Once it lands on DeSantis’s desk, because the legislative session officially is over, he’ll have 15 days to take action.
If he doesn’t sign it or veto it, it will go into law.
The bill bears on DeSantis’s candidacy. It’s a “clarification” of Florida’s election law, which currently requires some sitting officials to resign their offices when they run for another office.
The current law requires resignation when the elected official “qualifies” as a candidate for another office. Qualification involves filling out paperwork and other tasks to make candidacy official, an aide to Renner told The Epoch Times.
Under the current law, resignation isn’t effective until the new office’s term begins, but it is irrevocable.

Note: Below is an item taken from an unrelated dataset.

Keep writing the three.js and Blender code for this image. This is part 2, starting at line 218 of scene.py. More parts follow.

The new bill passed by the Florida House and Senate removes the resignation requirement.
Renner has said publicly he doesn’t think the current law’s wording requires a state official running for president to resign.

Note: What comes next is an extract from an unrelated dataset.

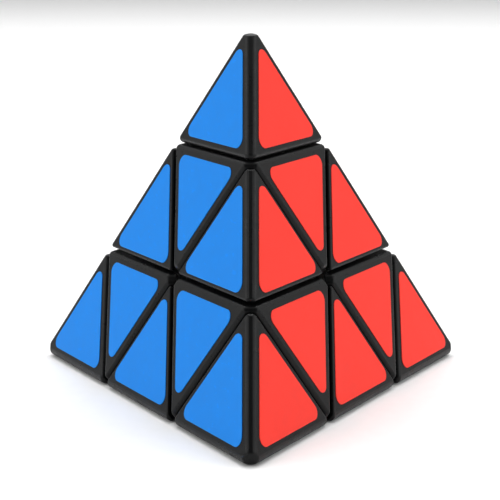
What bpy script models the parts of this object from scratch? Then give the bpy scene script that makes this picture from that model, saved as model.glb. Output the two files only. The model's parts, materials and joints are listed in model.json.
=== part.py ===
"""A pyramid twisty puzzle, modelled as the separate pieces that it comes apart into.

The puzzle is a regular tetrahedron, cut by two planes across each of its four turning axes. The tip
cut frees a corner tip, and the deep cut frees a whole layer: a tip, an axial piece and three edge
pieces. Inside, the axial pieces turn on the arms of a core. Each carries a spherical rim, and each
edge piece has a foot that slides under the rims of its two axial pieces, which holds it in.

The origin is the centre of the core, where the four axes meet. +Z points along the top axis, and -Y
faces the front corner. The puzzle rests on the face opposite the top corner. Units are metres.

Every piece is modelled once, in a frame with its own axis along +Z and its origin at the puzzle's
centre, and the copies share that mesh.
"""

import math

import bmesh
import bpy
from mathutils import Matrix, Vector

# The tetrahedron and its cuts. Distances are from the centre, along an axis.
EDGE = 0.102  # between the sharp corners, before they are blunted
FACE = EDGE / math.sqrt(24)  # distance of each outer face
CORNER = 3 * FACE
DEEP_CUT = FACE / 3
TIP_CUT = 0.03345
TIP_BLUNT = 0.0038  # how much of the sharp corner is missing
GAP = 0.0003  # between pieces that touch or slide
WALL = 0.0018
EDGE_SETBACK = 0.0005  # more room that an edge piece leaves beside its two axial pieces

# Edge rounding of the shells.
RIDGE_RADIUS = 0.0015
SEAM_RADIUS = 0.0008
ROUND_SEGMENTS = 2
FLAT = 0.999  # cosine between an outer face's normal and that of a face that lies on it

# Spherical layers of the mechanism, from the inside out, as radii about the centre.
BALL_RADIUS = 0.0085
FOOT_INNER = 0.0120
FOOT_OUTER = 0.0152
RIM_INNER = FOOT_OUTER + GAP
RIM_OUTER = 0.0188
SHELL_INNER = RIM_OUTER + 2 * GAP  # the cavity's flats lie a little inside its radius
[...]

And running for president doesn’t involve the same qualification process as candidacy for a state or local office, such as filing paperwork at the local courthouse, Renner’s aide said.
But lawmakers added what Renner has called a “clarification” to the bill—a line that clearly exempts candidates for president or vice-president from the resign-to-run requirement.
It was a tweak made to avoid court challenges, Clemons said.
DeSantis has held numerous signing ceremonies in recent days, some for five or six related bills simultaneously. On May 16, 62 bills landed on his desk. The next day, he signed 21 in the stack.
It’s unclear when he’ll get a crack at the one that clears his path to announce his candidacy for president.
DeSantis won a resounding reelection victory barely six months ago, defeating Charlie Crist, a former Democrat congressman who’d previously served as a Republican governor of the state. DeSantis beat Crist by a nearly 2 to 1 margin.
If DeSantis were to become president, he would be vacating his post as Florida’s governor with two years left in his second term. Under Florida law, Lt. Gov Jeanette Nunez would be tapped to serve the remaining two years.